◆ The exercise ◆
Repeat the entire listing exactly.
++++++
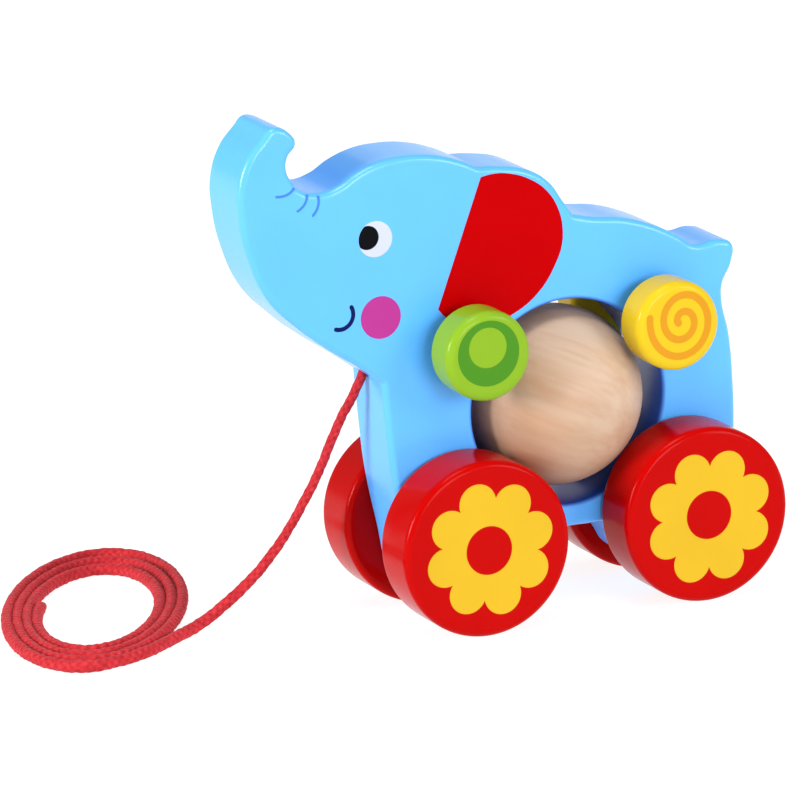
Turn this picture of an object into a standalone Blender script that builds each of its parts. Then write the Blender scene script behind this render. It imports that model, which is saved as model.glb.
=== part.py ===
"""Wooden elephant pull-along toy with four wheels, a free rolling ball and spinning discs.

Metres, +Z up. +X points forward (the trunk), +Y is the elephant's left side and the floor is
z = 0. The origin is on the floor, below the middle of the toy. The slab body stands on two
turning wheel sets. The ball sits inside the belly hole, on the inner edges of the four wheels,
so it turns when the toy is pulled. Two pairs of discs spin on pins through the body.
"""
import math

import bmesh
import bpy
from mathutils import Euler, Vector
from mathutils.geometry import interpolate_bezier

# Body slab
BODY_THICKNESS = 0.0240
BODY_EDGE_RADIUS = 0.0015
BELLY_X = -0.0210
BELLY_Z = 0.0641
BELLY_RADIUS = 0.0322

# Wheels and their axles
WHEEL_RADIUS = 0.0275
WHEEL_THICKNESS = 0.0191
WHEEL_EDGE = 0.0020
WHEEL_INNER_Y = 0.01235
FRONT_AXLE_X = 0.0161
REAR_AXLE_X = 2 * BELLY_X - FRONT_AXLE_X
AXLE_RADIUS = 0.0040
AXLE_DEPTH_IN_WHEEL = 0.0130

# Spinning discs and their pins
DISC_RADIUS = 0.01395
DISC_THICKNESS = 0.0130
DISC_FRONT_EDGE = 0.0028
DISC_BACK_EDGE = 0.0018
DISC_INNER_Y = 0.0165
DISC_PLACES = {"front": (0.0129, 0.0868), "rear": (-0.0508, 0.0876)}
PIN_RADIUS = 0.0030
PIN_DEPTH_IN_DISC = 0.0070

# Ball
BALL_RADIUS = 0.02795

# Clearances
GLUE_GAP = 0.0003
RUNNING_GAP = 0.0003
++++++
◆ Exercise solution ◆
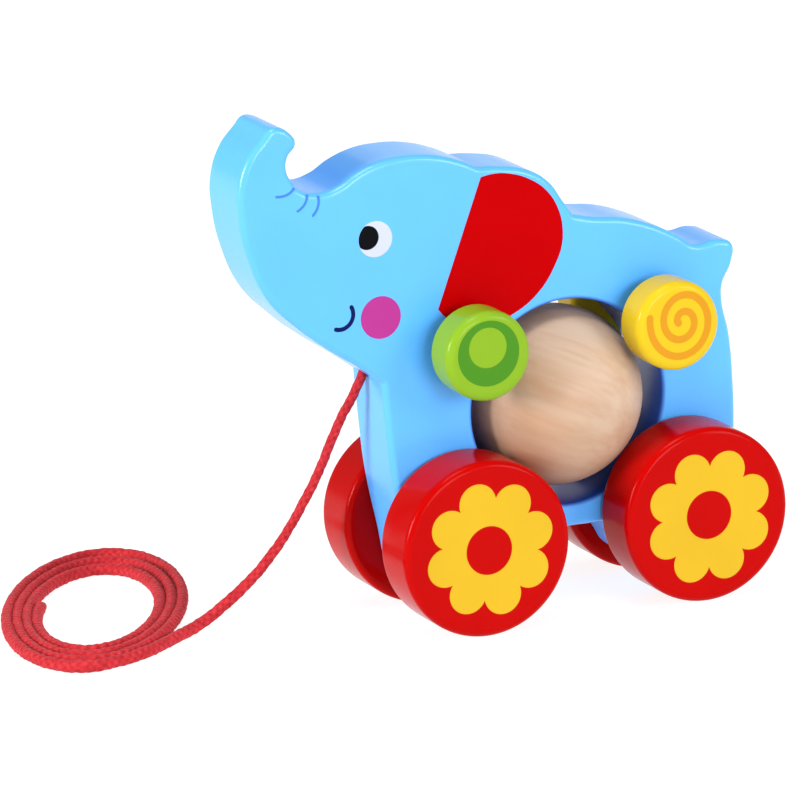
Turn this picture of an object into a standalone Blender script that builds each of its parts. Then write the Blender scene script behind this render. It imports that model, which is saved as model.glb.
=== part.py ===
"""Wooden elephant pull-along toy with four wheels, a free rolling ball and spinning discs.

Metres, +Z up. +X points forward (the trunk), +Y is the elephant's left side and the floor is
z = 0. The origin is on the floor, below the middle of the toy. The slab body stands on two
turning wheel sets. The ball sits inside the belly hole, on the inner edges of the four wheels,
so it turns when the toy is pulled. Two pairs of discs spin on pins through the body.
"""
import math

import bmesh
import bpy
from mathutils import Euler, Vector
from mathutils.geometry import interpolate_bezier

# Body slab
BODY_THICKNESS = 0.0240
BODY_EDGE_RADIUS = 0.0015
BELLY_X = -0.0210
BELLY_Z = 0.0641
BELLY_RADIUS = 0.0322

# Wheels and their axles
WHEEL_RADIUS = 0.0275
WHEEL_THICKNESS = 0.0191
WHEEL_EDGE = 0.0020
WHEEL_INNER_Y = 0.01235
FRONT_AXLE_X = 0.0161
REAR_AXLE_X = 2 * BELLY_X - FRONT_AXLE_X
AXLE_RADIUS = 0.0040
AXLE_DEPTH_IN_WHEEL = 0.0130

# Spinning discs and their pins
DISC_RADIUS = 0.01395
DISC_THICKNESS = 0.0130
DISC_FRONT_EDGE = 0.0028
DISC_BACK_EDGE = 0.0018
DISC_INNER_Y = 0.0165
DISC_PLACES = {"front": (0.0129, 0.0868), "rear": (-0.0508, 0.0876)}
PIN_RADIUS = 0.0030
PIN_DEPTH_IN_DISC = 0.0070

# Ball
BALL_RADIUS = 0.02795

# Clearances
GLUE_GAP = 0.0003
RUNNING_GAP = 0.0003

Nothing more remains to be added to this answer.